DVD corner. The 1994 miniseries made of Stephen King’s The Stand somehow turns out to be mediocre. Everything’s done as if people will have to watch, not as if they’ll want to watch. Loud or quiet, active or still, gunshots or conversation—it doesn’t matter. The scenes all settle in a heap and lie there until the lights go out. The show’s lackluster, mushy-kneed hopelessness surprises me because it’s been forever since I watched a network miniseries. Now I relearn the old lesson: eight hours at one go is too much for a TV network. Like a pat of butter spread over a freeway, the intelligence and talent at the network’s disposal leave immense bare patches, bare patches that we call Molly Ringwald and Rob Lowe. Gary Sinise is the lead; he seems to be saving his energy. King wrote the script, Mick Garris directed.

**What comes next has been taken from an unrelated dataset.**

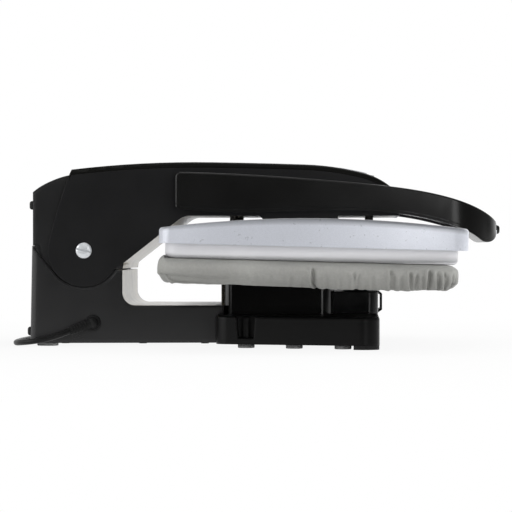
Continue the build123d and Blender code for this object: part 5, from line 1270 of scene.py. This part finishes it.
FINISHES = {
    black: ("base_housing", "rear_cover", "tank_runners"),
    arm_black: ("arm_shell",),
    top_black: ("arm_top_cover",),
    tray_black: ("pedestal_tray", "tank_pull"),
    gloss_black: ("pedestal_block",),
    handle_gloss: ("handle_upper", "handle_lower", "steam_button"),
    cream: ("base_liner", "arm_liner"),
    zinc: ("bottom_plate", "hinge_frame", "hinge_axle", "lift_springs", "chamber_lid",
           "heating_element", "arm_frame", "handle_pins"),
    blackened_steel(): ("housing_screws", "plate_hangers"),
    chrome: ("pivot_screws", "button_ring"),
    dark_rubber: ("pump_saddle", "corner_feet", "tank_valve", "tank_stopper", "cord_gland", "coil_tie"),
    grey_rubber: ("rear_feet", "tray_feet"),
    bumper_rubber: ("rear_bumpers",),
    white_part: ("hinge_bushes", "thermostat", "thermal_fuse"),
    plain_plastic("pump_housing", shade(60, 62, 66)): ("pump",),
    core_plastic: ("board_core",),
    smoked_tank(): ("water_tank",),
    clear_hose(): ("water_hoses",),
    silver: ("plate_cover",),
    shoe_metal: ("heating_plate",),
    circuit_board(): ("control_board",),
    panel_inlay(): ("control_panel",),
    red_lens(): ("lamp_lenses",),
    knob: ("temperature_dial", "power_button", "steam_mode_button"),
    plain_plastic("plug_moulding", shade(24, 24, 24), 0.4, 0.35): ("plug",),
    pin_metal(): ("plug_pins",),
}
for paint, names in FINISHES.items():
    for name in names:
        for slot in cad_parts[name].material_slots:
            slot.material = paint

board_cover()
hidden_core(core_plastic)
widened("plate_cover", back=2.2, front=0.9, body="arm", finish=silver, material_slot="cover_silver")
widened("heating_plate", back=2.8, front=1.3, body="arm", finish=shoe_metal, material_slot="shoe_aluminium")
reshaped("base_housing", fuller_back, "base", black, "housing_black")
reshaped("rear_cover", fuller_back, "base", black, "housing_black")
reshaped("pedestal_block", fuller_block, "base", gloss_black, "block_black")
reshaped("handle_upper", fuller_grip, "handle", handle_gloss, "handle_black")
reshaped("handle_lower", fuller_grip, "handle", handle_gloss, "handle_black")
back_bumpers(bumper_rubber)
arm_toes(arm_black, cream)
seam_lips(black)
grip_button(chrome, handle_gloss)
slotted_heads(screw_plating())
mains_cord(sheath)
boot_ribs(dark_rubber)
dial_marks(printed_white())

Perhaps there have been no more network miniseries since cable took over quality drama. If so, The Stand is a late-stage dinosaur. By 1994 the beast had lived beyond Ernest Borgnine and Jan-Michael Vincent. Now it fed off ex–Brat Packers. Someplace there may be a miniseries with Judd Nelson inside it (corrupt senator, jittery scientist?). The Stand serves this evolutionary purpose: because I watched this thing, I won’t watch that other thing.